** Exercise requirements **
Please set down exactly the lines of the listing below from the line containing "Write part 3" through the line containing "return np.stack([x, y, z", both lines included, leaving out all other lines.

** Data provided **
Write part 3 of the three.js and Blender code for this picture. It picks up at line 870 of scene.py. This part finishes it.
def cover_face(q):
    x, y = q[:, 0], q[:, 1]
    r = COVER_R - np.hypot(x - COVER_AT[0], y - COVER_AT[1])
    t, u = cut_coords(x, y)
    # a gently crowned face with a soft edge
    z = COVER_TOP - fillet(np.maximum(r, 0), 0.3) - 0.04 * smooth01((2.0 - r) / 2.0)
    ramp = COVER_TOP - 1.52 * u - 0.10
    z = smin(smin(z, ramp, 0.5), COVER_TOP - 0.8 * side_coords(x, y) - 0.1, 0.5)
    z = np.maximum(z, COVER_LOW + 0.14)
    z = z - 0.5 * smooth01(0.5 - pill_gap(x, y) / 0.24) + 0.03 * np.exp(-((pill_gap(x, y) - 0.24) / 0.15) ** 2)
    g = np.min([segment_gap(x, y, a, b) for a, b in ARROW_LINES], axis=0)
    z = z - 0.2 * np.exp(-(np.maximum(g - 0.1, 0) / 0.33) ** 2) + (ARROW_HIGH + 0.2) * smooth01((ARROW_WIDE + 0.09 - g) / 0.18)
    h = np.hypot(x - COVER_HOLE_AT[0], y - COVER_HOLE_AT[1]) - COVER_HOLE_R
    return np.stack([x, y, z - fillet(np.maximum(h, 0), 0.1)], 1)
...
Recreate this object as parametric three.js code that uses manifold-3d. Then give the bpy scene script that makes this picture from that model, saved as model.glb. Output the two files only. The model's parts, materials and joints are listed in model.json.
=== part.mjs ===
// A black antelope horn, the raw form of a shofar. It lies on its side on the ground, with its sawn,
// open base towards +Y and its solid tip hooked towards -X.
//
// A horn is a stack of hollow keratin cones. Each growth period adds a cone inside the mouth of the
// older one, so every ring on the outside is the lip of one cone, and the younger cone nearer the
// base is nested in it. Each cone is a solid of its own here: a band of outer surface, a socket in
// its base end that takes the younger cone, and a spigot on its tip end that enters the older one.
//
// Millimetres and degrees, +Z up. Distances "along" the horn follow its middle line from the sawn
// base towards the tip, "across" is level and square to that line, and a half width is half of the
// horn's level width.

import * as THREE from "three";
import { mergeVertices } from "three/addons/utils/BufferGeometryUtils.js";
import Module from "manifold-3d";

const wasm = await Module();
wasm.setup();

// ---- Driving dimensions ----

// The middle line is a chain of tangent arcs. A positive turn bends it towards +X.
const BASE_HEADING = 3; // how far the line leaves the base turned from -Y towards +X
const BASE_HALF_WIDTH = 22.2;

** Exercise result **
Write part 3 of the three.js and Blender code for this picture. It picks up at line 870 of scene.py. This part finishes it.
def cover_face(q):
    x, y = q[:, 0], q[:, 1]
    r = COVER_R - np.hypot(x - COVER_AT[0], y - COVER_AT[1])
    t, u = cut_coords(x, y)
    # a gently crowned face with a soft edge
    z = COVER_TOP - fillet(np.maximum(r, 0), 0.3) - 0.04 * smooth01((2.0 - r) / 2.0)
    ramp = COVER_TOP - 1.52 * u - 0.10
    z = smin(smin(z, ramp, 0.5), COVER_TOP - 0.8 * side_coords(x, y) - 0.1, 0.5)
    z = np.maximum(z, COVER_LOW + 0.14)
    z = z - 0.5 * smooth01(0.5 - pill_gap(x, y) / 0.24) + 0.03 * np.exp(-((pill_gap(x, y) - 0.24) / 0.15) ** 2)
    g = np.min([segment_gap(x, y, a, b) for a, b in ARROW_LINES], axis=0)
    z = z - 0.2 * np.exp(-(np.maximum(g - 0.1, 0) / 0.33) ** 2) + (ARROW_HIGH + 0.2) * smooth01((ARROW_WIDE + 0.09 - g) / 0.18)
    h = np.hypot(x - COVER_HOLE_AT[0], y - COVER_HOLE_AT[1]) - COVER_HOLE_R
    return np.stack([x, y, z - fillet(np.maximum(h, 0), 0.1)], 1)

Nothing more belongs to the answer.